Data excerpt:

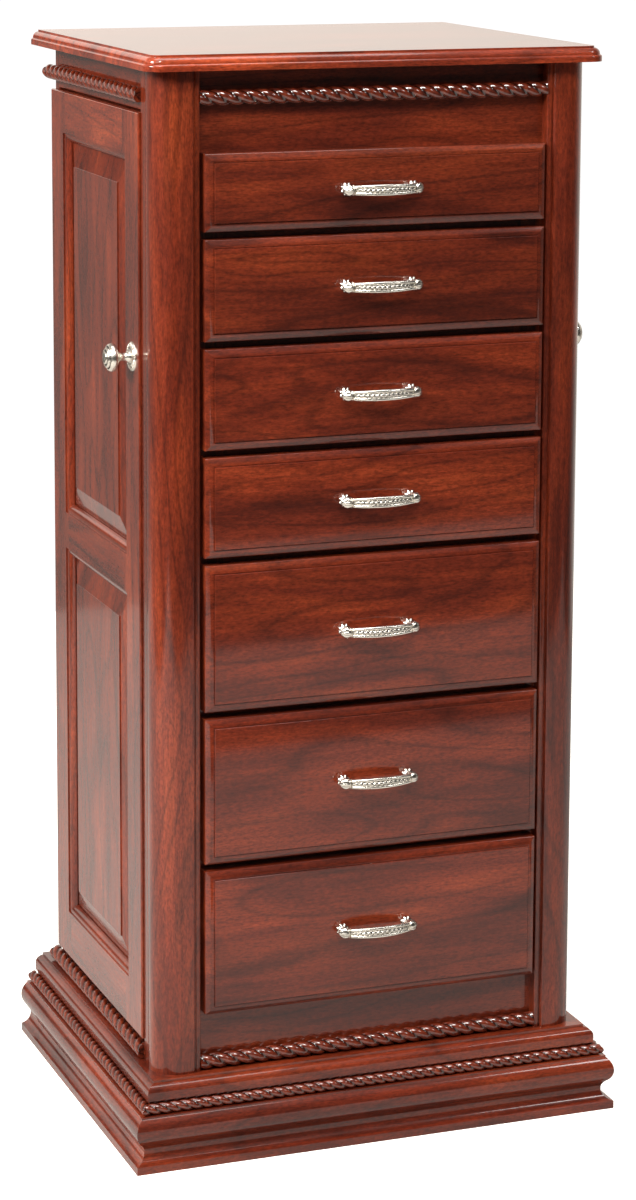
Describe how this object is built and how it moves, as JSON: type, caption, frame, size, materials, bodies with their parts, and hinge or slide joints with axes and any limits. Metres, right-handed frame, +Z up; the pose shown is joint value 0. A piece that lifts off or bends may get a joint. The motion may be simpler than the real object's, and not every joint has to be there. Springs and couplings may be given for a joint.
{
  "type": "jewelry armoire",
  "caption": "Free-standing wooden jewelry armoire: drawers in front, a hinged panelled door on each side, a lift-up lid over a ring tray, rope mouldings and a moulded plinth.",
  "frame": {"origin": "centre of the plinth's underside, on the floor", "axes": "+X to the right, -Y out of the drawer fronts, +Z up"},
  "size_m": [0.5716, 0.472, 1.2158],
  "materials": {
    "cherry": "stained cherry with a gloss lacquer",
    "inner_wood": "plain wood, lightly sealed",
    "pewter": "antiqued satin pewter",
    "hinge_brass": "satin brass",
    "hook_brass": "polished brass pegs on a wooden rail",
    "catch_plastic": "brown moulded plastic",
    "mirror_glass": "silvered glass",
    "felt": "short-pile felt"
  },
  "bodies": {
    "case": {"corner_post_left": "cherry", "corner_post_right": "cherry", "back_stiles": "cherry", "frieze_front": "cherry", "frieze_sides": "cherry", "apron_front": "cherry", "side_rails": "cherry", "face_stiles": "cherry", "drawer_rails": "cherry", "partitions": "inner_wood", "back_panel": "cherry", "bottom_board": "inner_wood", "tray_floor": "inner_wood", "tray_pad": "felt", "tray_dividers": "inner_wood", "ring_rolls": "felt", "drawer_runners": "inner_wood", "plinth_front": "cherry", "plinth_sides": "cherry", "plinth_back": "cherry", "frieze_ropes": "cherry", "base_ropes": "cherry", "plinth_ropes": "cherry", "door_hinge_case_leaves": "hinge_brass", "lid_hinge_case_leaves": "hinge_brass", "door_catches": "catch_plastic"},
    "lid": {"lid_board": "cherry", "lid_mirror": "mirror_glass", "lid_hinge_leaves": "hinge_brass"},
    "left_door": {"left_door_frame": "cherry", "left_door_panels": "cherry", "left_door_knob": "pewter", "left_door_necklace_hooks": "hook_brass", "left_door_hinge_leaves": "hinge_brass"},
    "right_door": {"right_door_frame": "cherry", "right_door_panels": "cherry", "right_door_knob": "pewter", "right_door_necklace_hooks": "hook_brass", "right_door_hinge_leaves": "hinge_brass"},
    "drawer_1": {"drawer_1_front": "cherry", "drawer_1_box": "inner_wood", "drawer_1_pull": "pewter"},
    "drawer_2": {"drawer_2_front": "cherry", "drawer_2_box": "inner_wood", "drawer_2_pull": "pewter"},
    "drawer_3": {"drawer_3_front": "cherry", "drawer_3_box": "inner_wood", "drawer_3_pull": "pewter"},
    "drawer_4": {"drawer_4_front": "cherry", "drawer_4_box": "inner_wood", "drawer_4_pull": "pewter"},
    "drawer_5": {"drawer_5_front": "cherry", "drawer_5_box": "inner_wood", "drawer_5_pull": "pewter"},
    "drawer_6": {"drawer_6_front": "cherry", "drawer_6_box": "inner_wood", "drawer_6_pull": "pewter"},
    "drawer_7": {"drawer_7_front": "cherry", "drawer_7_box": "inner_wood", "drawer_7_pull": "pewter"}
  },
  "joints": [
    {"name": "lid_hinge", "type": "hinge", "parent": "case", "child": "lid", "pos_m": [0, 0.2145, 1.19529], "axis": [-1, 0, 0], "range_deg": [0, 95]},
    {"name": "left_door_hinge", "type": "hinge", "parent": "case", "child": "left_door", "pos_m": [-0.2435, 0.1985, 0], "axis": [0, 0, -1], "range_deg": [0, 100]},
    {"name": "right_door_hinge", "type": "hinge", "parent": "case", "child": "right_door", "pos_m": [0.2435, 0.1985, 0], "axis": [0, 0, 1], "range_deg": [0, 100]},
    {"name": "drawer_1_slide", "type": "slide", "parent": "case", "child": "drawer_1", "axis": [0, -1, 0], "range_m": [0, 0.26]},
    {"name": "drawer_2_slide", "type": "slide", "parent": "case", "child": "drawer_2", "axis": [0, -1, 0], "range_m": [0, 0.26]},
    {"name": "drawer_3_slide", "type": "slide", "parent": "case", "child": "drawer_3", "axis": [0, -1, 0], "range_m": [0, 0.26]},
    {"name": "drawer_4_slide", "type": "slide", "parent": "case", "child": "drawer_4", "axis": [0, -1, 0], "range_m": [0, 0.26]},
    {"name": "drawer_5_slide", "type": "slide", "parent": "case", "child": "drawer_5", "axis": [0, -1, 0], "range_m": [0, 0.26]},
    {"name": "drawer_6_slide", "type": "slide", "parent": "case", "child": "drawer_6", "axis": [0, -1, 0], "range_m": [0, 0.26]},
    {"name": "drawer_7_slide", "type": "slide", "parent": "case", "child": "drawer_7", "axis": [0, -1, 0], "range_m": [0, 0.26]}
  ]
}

Task objective: Copy each line of the data that contains the word "bodies".

Answer to the task:
Describe how this object is built and how it moves, as JSON: type, caption, frame, size, materials, bodies with their parts, and hinge or slide joints with axes and any limits. Metres, right-handed frame, +Z up; the pose shown is joint value 0. A piece that lifts off or bends may get a joint. The motion may be simpler than the real object's, and not every joint has to be there. Springs and couplings may be given for a joint.
  "bodies": {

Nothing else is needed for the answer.